Objects in Wong Ping’s studio.


Wong has continued in this mode with his ongoing “Fables” series, which he described as fairy tales for our digital age. In the first video, exhibited in the New Museum Triennial in 2018, a chicken police officer with Tourette syndrome kills civilians, a pregnant elephant prepares for a second act as a Buddhist nun, and an anthropomorphized tree lives in fear of cockroaches (as does Wong himself).
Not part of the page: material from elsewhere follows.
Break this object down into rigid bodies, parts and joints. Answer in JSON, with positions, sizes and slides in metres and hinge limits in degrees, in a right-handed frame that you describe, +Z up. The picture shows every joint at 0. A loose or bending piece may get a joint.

Applying logic to these videos won’t make them cohere, a fact that Wong underlined when he submitted the following description for the Sundance Film Festival screening of the second “Fables” video: “Wong Ping urinates twice before gently pressing your head down with his right foot, giving you a closer look at your own reflection in his urine.”

Even as his work gets endorsed by museums and galleries around the world, Wong sometimes misses the days when his audience was mainly curious online viewers who weren’t necessarily aware that they were looking at art. “When people visit a gallery or a museum, they have expectations—they read about you, they heard about you, they saw the posters,” he said. “But when I show my work on the internet, I get comments with people saying bad things about me. You know, I really enjoy that.”